THE COMPANY: Not to be confused with Erdenes Tavan Tolgoi, Tavan Tolgoi Joint-Stock Company (TT JSC, also known as Small Tavan Tolgoi) is still one of the largest coal mining companies in Mongolia. The firm’s name means “five hills” and refers to the area’s landscape. The company is part of the larger Tavan Tolgoi deposit, the world’s largest undeveloped coking coal deposit, which is said to contain around 6.4bn tonnes of resources, according to exploration work conducted during the Soviet era. TT JSC was established in 1966, when it received an order to export 3000 tonnes of coal. Currently, the local government owns 51% of the company, and 4% of the shares are floated on the Mongolian Stock Exchange (MSE). TT JSC is also distinct from most other coking coal producers in Mongolia in that it does not hire mining contractors – the mine is operated entirely by Mongolians. Moreover, TT JSC is assured strong local support, something which most foreign mining operators cannot always take for granted, as it is owned by the local government. TT JSC has probable coking coal reserves of 80m tonnes and resources of around 100m tonnes. It produces high-quality coking coal, with calorific value of 6500-7500 kilocalories per kg, ash content of below 20% and sulphur content of 0.5%. The company estimates 60% of its deposit to be coking coal, although this has not been independently verified. Tavan Tolgoi is located in the Gobi desert, 250 km from the Chinese border. This gives it good market access because Chinese steel producers have been hungry for Mongolian coking coal. TT JSC first exported coal to China in 2004. By 2007 exports had jumped to 1.75m tonnes, due to significant increases in capital expenditure. Production in 2010 was 5.2m tonnes, which showed a 60.3% compound annual growth rate from 2006/10. The company produced around 6m tonnes of coal in 2011. Currently, 95% of the company’s products are sold on the Chinese market. The rest of the coal is used locally to generate electricity. The company sells thermal coal to locals at below market price. In recent years, TT JSC has focused on work safety, planted trees at the work camp and equipped all mining employees with uniforms. The company has also installed equipment that dry-processes coal, in order to reduce waste and pollution.
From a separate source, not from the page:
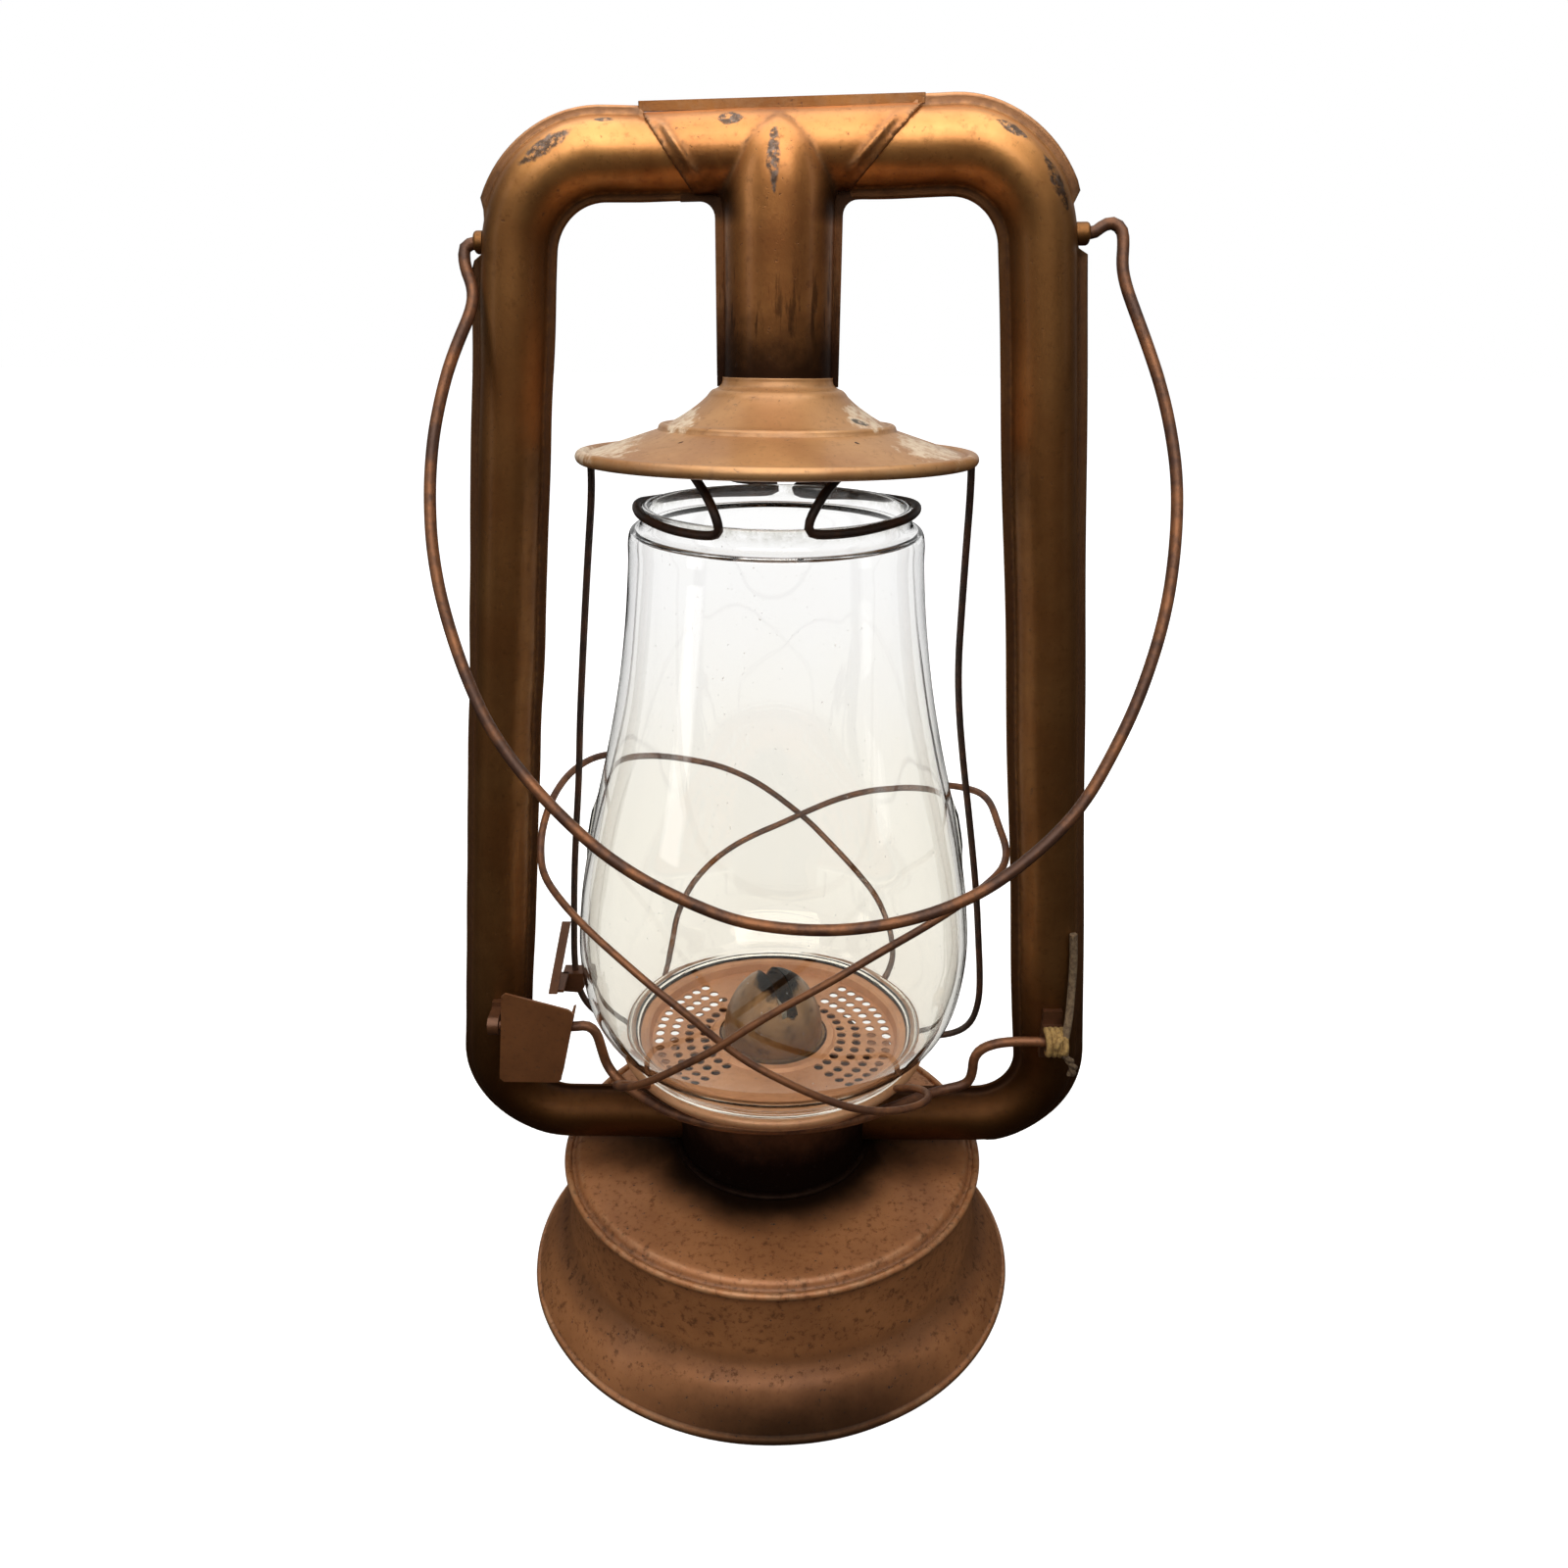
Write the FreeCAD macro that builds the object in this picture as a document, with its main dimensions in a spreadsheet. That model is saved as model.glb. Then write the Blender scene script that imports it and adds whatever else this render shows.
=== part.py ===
import FreeCAD, Part
import math
import os
import Sketcher
from FreeCAD import Placement, Rotation, Vector

# A wick lantern with a tubular frame, built as separate pieces at full size in millimetres.
# The origin is the middle of the foot on the ground, +Z is up, +X runs along the frame to the
# right-hand tube and -Y is the front, where the bail hangs.

document = FreeCAD.newDocument("tubular_lantern")
sheet = document.addObject("Spreadsheet::Sheet", "Sizes")

# Driving dimensions
DRIVING = (
    ("sheet_gauge", 0.6, "thickness of the pressed sheet"),
    ("foot_radius", 79.35, "outside of the rolled foot"),
    ("foot_bead", 1.45, "radius of the rolled foot"),
    ("foot_wear", 0.12, "depth that the ground has worn off the rolled foot"),
    ("fount_waist", 66.4, "outside of the fount's upright wall"),
    ("fount_height", 44.7, "top of the fount's rolled shoulder"),
    ("shoulder_radius", 67.7, "outside of the rolled shoulder"),
    ("shoulder_bead", 1.1, "radius of the rolled shoulder"),
    ("step_radius", 63.6, "raised step on the fount's top"),
    ("top_height", 46.9, "fount's top at the air chamber"),
    ("collar_radius", 17.4, "burner collar, outside"),
    ("filler_offset", 49.0, "filler from the middle"),
    ("filler_bearing", 50.0, "filler's bearing from +X in degrees"),
    ("filler_radius", 10.5, "filler neck, outside"),
    ("cap_radius", 12.2, "filler cap, outside"),
    ("chamber_foot", 29.8, "air chamber's radius at the fount"),
    ("chamber_radius", 30.6, "air chamber's radius at its deck"),
    ("chamber_top", 80.0, "height of the air chamber's deck"),
    ("tube_radius", 8.3, "side tubes, outside"),
    ("tube_gauge", 0.5, "wall of the side tubes"),
    ("fin_reach", 10.45, "left seams' edges from the tube's middle line"),
    ("fin_reach_right", 11.1, "the same for the right-hand tube"),
    ("fin_gauge", 0.9, "thickness of the folded seams"),
    ("run_height", 55.6, "middle of the tubes' lower runs"),
    ("crown_height", 335.9, "middle of the crown over the origin"),
    ("crown_rise", 0.0358, "rise of the crown to the right, per millimetre"),
    ("corner_left", 334.7, "corner of the left tube's middle line"),
    ("corner_right", 338.0, "corner of the right tube's middle line"),
    ("lower_corner", 90.1, "half width of the frame at the lower runs"),
    ("upper_corner", 62.8, "half width of the frame at the crown"),
    ("corner_radius", 23.0, "bend of the frame's corners"),
    ("crown_radius", 9.05, "crown's sleeve, outside"),
    ("stack_radius", 13.6, "central tube, outside"),
    ("stack_gauge", 0.55, "wall of the central tube and crown"),
    ("stack_foot", 281.8, "lower end of the central tube"),
    ("stack_fin", 15.5, "reach of the central tube's seams"),
    ("gusset_foot", 322.0, "where the central tube starts to round over"),
    ("gusset_top", 340.5, "top of the rounded gusset"),
    ("ear_height", 316.7, "bail's pivot line over the origin"),
    ("ear_rise", 0.0225, "rise of that line to the right, per millimetre"),
    ("ear_left", 74.8, "outer end of the bail's left ear"),
    ("ear_right", 76.0, "outer end of the bail's right ear"),
    ("ear_radius", 2.7, "bail's ears, outside"),
    ("bail_wire", 3.0, "bail wire"),
    ("bail_rest", 23.0, "bail's angle from straight down, to the front, in degrees"),
    ("neck_radius", 14.45, "canopy neck, outside"),
    ("neck_top", 284.2, "top of the canopy's neck"),
    ("canopy_gauge", 0.5, "canopy's sheet"),
    ("canopy_step", 30.7, "outside of the bead between the canopy's two slopes"),
    ("canopy_step_height", 271.9, "height of that bead"),
    ("canopy_radius", 52.1, "outside of the canopy's rolled rim"),
    ("canopy_rim_bead", 1.4, "radius of the canopy's rolled rim"),
    ("canopy_foot", 264.5, "middle of the canopy's rolled rim"),
    ("canopy_tilt", 3.0, "canopy's tilt in degrees, front up"),
    ("holder_wire", 2.3, "globe holder wires"),
    ("guide_wire", 2.0, "guide wires"),
    ("guard_wire", 2.1, "guard wires round the globe"),
    ("globe_wall", 2.2, "glass"),
    ("globe_foot", 46.4, "globe's foot, outside"),
    ("globe_foot_wall", 4.6, "glass at the foot"),
    ("globe_seat", 88.6, "height of the globe's foot"),
    ("globe_bulge", 58.6, "globe's widest radius"),
    ("globe_bulge_height", 122.0, "height of the widest place"),
    ("globe_shoulder", 39.5, "globe's shoulder, outside"),
    ("globe_shoulder_height", 243.5, "height of the shoulder"),
    ("globe_lip", 35.8, "globe's lip, outside"),
    ("globe_top", 252.0, "top of the lip"),
    ("plate_height", 85.6, "perforated flat of the globe plate"),
    ("plate_hole", 17.2, "hole for the burner in the globe plate"),
    ("plate_collar", 20.0, "raised ring round that hole, outside"),
    ("plate_edge", 38.6, "edge of the perforated flat"),
    ("rim_radius", 47.8, "outside of the globe plate's rolled rim"),
    ("rim_bead", 1.5, "radius of that rim"),
    ("skirt_foot", 83.6, "lower edge of the globe plate's skirt"),
    ("perforation", 2.9, "holes in the globe plate"),
    ("burner_radius", 15.2, "burner basket, outside"),
    ("cone_radius", 15.6, "burner dome, outside"),
    ("cone_foot", 87.0, "dome's lower edge"),
    ("cone_top", 108.6, "top of the dome"),
    ("flame_slot", 5.2, "slot over the wick"),
    ("wick_bearing", -65.0, "bearing of the wick's wide side from +X in degrees"),
    ("wick_width", 16.2, "wick"),
    ("wick_gauge", 2.6, "wick's thickness"),
    ("wick_foot", 11.0, "lower end of the wick"),
    ("wick_top", 99.0, "upper end of the wick"),
    ("spindle_height", 70.0, "wick raiser's shaft"),
    ("spindle_radius", 1.0, "wick raiser's shaft"),
    ("spur_radius", 4.0, "spur wheels, to the tips"),
    ("knob_radius", 7.2, "thumb wheel"),
    ("crank_wire", 3.0, "lifting crank"),
    ("crank_front", -15.5, "crank's pivot line in front of the frame"),
    ("crank_left", 98.65, "height of the pivot line at the left strap"),
    ("crank_right", 94.25, "height of the pivot line at the right strap"),
    ("lever_front", -17.8, "front of the lever plate"),
    ("lever_gauge", 0.8, "lever plate's sheet"),
)
for row, (alias, number, note) in enumerate(DRIVING, start=1):
    sheet.set(f"A{row}", alias)
    sheet.set(f"B{row}", str(number))
    sheet.set(f"C{row}", note)
    sheet.setAlias(f"B{row}", alias)
document.recompute()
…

While coking coal prices have dramatically increased in the last decade, the trend reversed in 2012. Prices have increased in the second half of the year, but in the first half of 2012 coking coal prices in China were down 30-35% from their peak. This has affected all coking coal exporting companies in Mongolia. Tavan Tolgoi’s revenue was MNT171bn ($119.4m) in 2010, and MNT194bn ($135.8m) in 2011. Net profits grew from MNT77bn ($53.6m) in 2010 to MNT80bn ($56m) in 2011. The company had MNT116bn ($80.9m) in assets by the end of 2011. Due to the lack of adequate disclosure requirements for companies trading on the MSE, there is no financial information available for 2012.
DEVELOPMENT STRATEGY: Tavan Tolgoi had plans to ramp up production to 8m tonnes per annum by 2014. These are impressive amounts for a company listed on the MSE. Erdenes Tavan Tolgoi, the initial public offering of which has been delayed due in part to the negative outlook for coking coal prices, will produce 30m tonnes per annum (mtpa) at its peak.
Mongolian Mining Corporation (MMC), which mines part of the larger Tavan Tolgoi deposit known as Ukhaa Khudag, will produce 15 mtpa at its peak. Tavan Tolgoi’s development depends to some degree on developments at Erdenes Tavan Tolgoi and MMC’s Ukhaa Khudag, as there is the potential for sharing infrastructure. MMC completed a paved road to the border, and recently received a permit to build a direct railway to the border, which could help TT JSC. There are no specific plans in place to build a coal-handling and processing plant, one of which MMC has built and Erdenes Tavan Tolgoi hopes to build.